Too high a standard was set for the men in the line by officers who never went near it. The front was regarded by the General Staff as a temporary fixture which was liable to alter at any time, for when the big push came and the breakthrough happened, no more trenches would be needed because the troops would lead the staff in a fine dash towards Potsdam. And it was liable to come at any minute, for one never knew when the Germans would crack.

Consequently, the British trenches were rarely allowed to become too comfortable for fear the soldiers would get soft, or that they wouldn't want to leave them when told to get up and attack the Germans. They must never be corrupted by the defensive spirit while one more useless sacrifice could be wrung from them. In 1917 the Russian Army voted with its feet for peace by getting out of the line as fast as it could. The British Army on the Somme and at Passchendaele voted with its corpses for death.

The staff must have been a preening, self-conscious lot, and imagined every soldier to be the same, for they made sure that their positions were always overlooked by the Germans. They liked being chiked at from hilltops and ridges. All along the front, from the high dunes of the Belgian sea-coast, south via the hills near Ypres, the Messines Ridge, Vimy Ridge, and the uplands before Bapaume, it was indeed a theatre of war to the Germans, who were invariably permitted by the gallant British staff to have the best seats in it.

The British Army was used as a battering ram against an unbreakable door. The soldiers who formed it looked bitterly at high ground up which they would have to advance. Every year of the war they were led out on an annual bloodbath, and though the door of the German defences creaked and cracked, it never burst open.

In spite of the French troubles at Verdun, the British should not have attacked for at least another two years, so that the New Army could have been trained to the standard of its opponents and, more important, so that its officers could have been properly instructed. The German war machine, dangerous as it was, could have been slowly bled to death by the many Allies, instead of being continually and suicidally attacked.

More sensibly, the British Army should have gone on to the defensive in the spring of 1915, and at the same time tried to make peace. The Germans would not have accepted the terms of withdrawal to their own frontiers at that time, but perhaps after two more years of stalemate they might have seen it as the only possible course. But the British believed in the suicidal maxim that the best defence lies in the attack—which it does, but only if you can be sure of winning.
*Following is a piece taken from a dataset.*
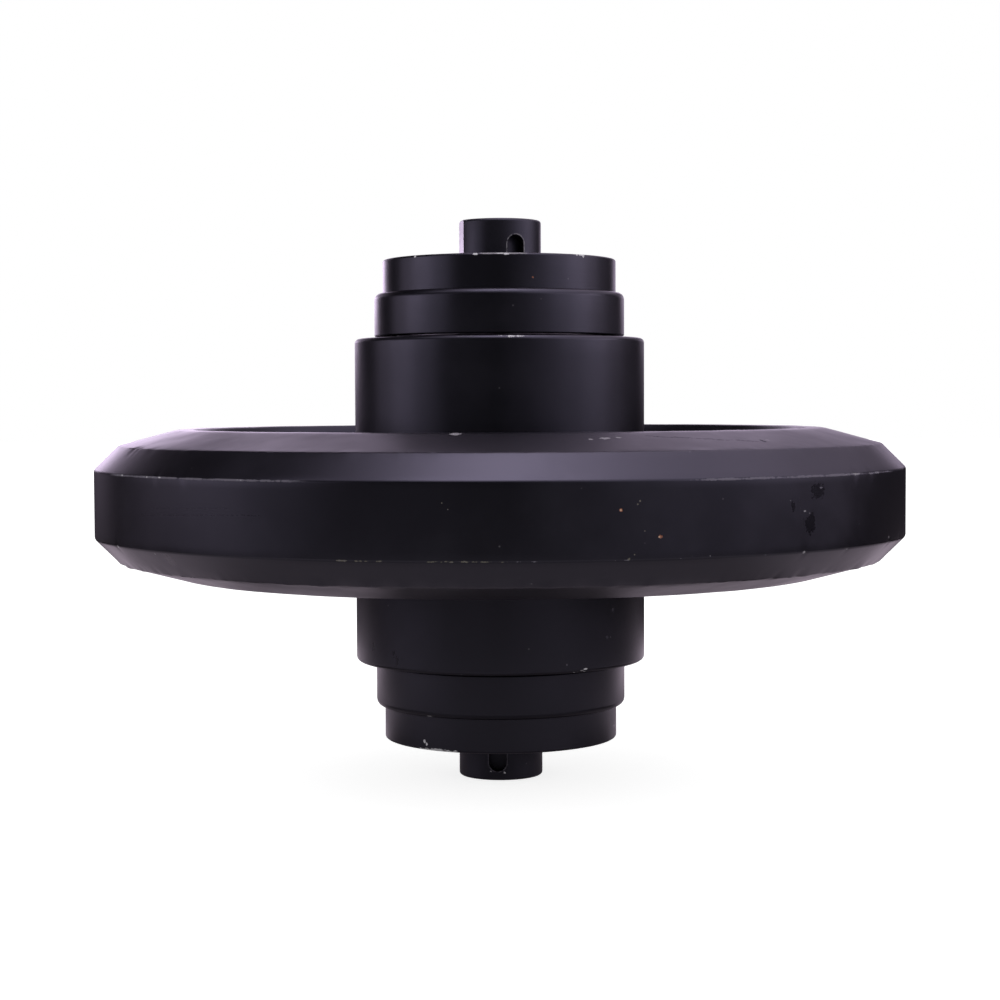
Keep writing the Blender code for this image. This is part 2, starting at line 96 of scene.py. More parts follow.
class Graph:
    """A node tree with short calls that add nodes and join their sockets."""

    def __init__(self, tree: Tree) -> None:
        """Keep the tree and count its nodes for their places."""
        self.tree = tree
        self.count = 0

    def add(self, kind: str, **settings: object) -> bpy.types.Node:
        """Add a node.

        Args:
            kind: The node's type name.
            settings: Property names and values to set.

        Returns:
            The new node.
        """
        node = self.tree.nodes.new(kind)
        node.location = (self.count // 6 * 190.0, -(self.count % 6) * 170.0)
        self.count += 1
        for name, value in settings.items():
            setattr(node, name, value)
        return node

    def feed(self, socket: Socket, value: Value) -> None:
        """Join a socket to another one, or write a constant into it."""
        if isinstance(value, Socket):
            self.tree.links.new(value, socket)
        else:
            socket.default_value = value

    def math(self, operation: str, first: Value, second: Value = 0.0) -> Socket:
        """Work out one arithmetic step on two numbers."""
        node = self.add("ShaderNodeMath", operation=operation)
        self.feed(node.inputs[0], first)
        self.feed(node.inputs[1], second)
        return node.outputs[0]

    def times(self, first: Value, second: Value) -> Socket:
        """Multiply two numbers."""
        return self.math("MULTIPLY", first, second)

    def plus(self, first: Value, second: Value) -> Socket:
        """Add two numbers."""
        return self.math("ADD", first, second)

    def minus(self, first: Value, second: Value) -> Socket:
        """Take the second number from the first."""
        return self.math("SUBTRACT", first, second)

    def gap(self, first: Value, second: Value) -> Socket:
        """Tell how far apart two numbers lie."""
        return self.math("ABSOLUTE", self.minus(first, second))

    def combine(self, first: Value, second: Value = 0.0, third: Value = 0.0) -> Socket:
        """Make a vector of three numbers."""
        node = self.add("ShaderNodeCombineXYZ")
        for socket, value in zip(node.inputs, (first, second, third)):
            self.feed(socket, value)
        return node.outputs[0]

    def separate(self, vector: Value) -> tuple[Socket, ...]:
        """Split a vector into three numbers."""
        node = self.add("ShaderNodeSeparateXYZ")
        self.feed(node.inputs[0], vector)
        return tuple(node.outputs)

    def shift(self, vector: Value, offset: Value) -> Socket:
        """Add one vector to another."""
        node = self.add("ShaderNodeVectorMath", operation="ADD")
        self.feed(node.inputs[0], vector)
        self.feed(node.inputs[1], offset)
        return node.outputs[0]

    def mix(self, factor: Value, first: Value, second: Value) -> Socket:
        """Blend two colours."""
        node = self.add("ShaderNodeMix", data_type="RGBA", clamp_factor=True)
        self.feed(node.inputs[0], factor)
        self.feed(node.inputs[6], first)
        self.feed(node.inputs[7], second)
        return node.outputs[2]

    def blend(self, factor: Value, first: Value, second: Value) -> Socket:
        """Blend two numbers."""
        node = self.add("ShaderNodeMix", data_type="FLOAT", clamp_factor=True)
        self.feed(node.inputs[0], factor)
        self.feed(node.inputs[2], first)
        self.feed(node.inputs[3], second)
        return node.outputs[0]

    def noise(self, place: Value, scale: Value, detail: float = 3.0, roughness: float = 0.5) -> Socket:
        """Read smooth noise between 0 and 1 at a place."""
        node = self.add("ShaderNodeTexNoise")
        self.feed(node.inputs["Vector"], place)
        self.feed(node.inputs["Scale"], scale)
        node.inputs["Detail"].default_value = detail
        node.inputs["Roughness"].default_value = roughness
        return node.outputs["Fac"]

    def step(self, value: Value, low: Value, high: Value) -> Socket:
        """Rise softly from 0 at low to 1 at high; low may be the larger."""
        node = self.add("ShaderNodeMapRange", interpolation_type="SMOOTHSTEP")
        self.feed(node.inputs["Value"], value)
        self.feed(node.inputs["From Min"], low)
        self.feed(node.inputs["From Max"], high)
        return node.outputs["Result"]

    def place(self) -> Socket:
        """Read the point on the piece, in the frame's metres."""
        return self.add("ShaderNodeTexCoord").outputs["Object"]

    def group(self, tree: Tree, **values: Value) -> bpy.types.Node:
        """Place a shared group; each keyword is an input's name in lower case."""
        node = self.add("ShaderNodeGroup", node_tree=tree)
        for name, value in values.items():
            self.feed(node.inputs[name.replace("_", " ").capitalize()], value)
        return node

    def length(self, first: Value, second: Value) -> Socket:
        """Work out the length of a step of two parts."""
        return self.math("SQRT", self.plus(self.times(first, first), self.times(second, second)))

    def polar(self, place: Value) -> tuple[Socket, Socket, Socket]:
        """Read a point's distance from the axle's line, its turn from the front and its height."""
        across, depth, height = self.separate(place)
        return self.length(across, depth), self.math("ARCTAN2", across, self.times(depth, -1.0)), height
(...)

Otherwise it leads to frustration, reaction, and stubbornness—this latter a fatal quality in the British character when it is given a free run, for it crushes fresh thought, destroys flexibility, and scoffs at improvisation.

More than two years were to go by before Lieutenant-General Sir John Monash showed how an attack could be made without incurring massive casualties—in the offensive before Amiens by the Australians and Canadians on August 8th, 1918. Monash, if any man can be singled out for such an honour, was the person responsible for Ludendorff's cry that ‘August 8th was the blackest day of the German Army in the history of the war'. A few more generals with the intellect of Monash might have saved the British Army hundreds of thousands of casualties, and brought some kind of victory to it as well. But such people were rare, and the fools and criminals were too many.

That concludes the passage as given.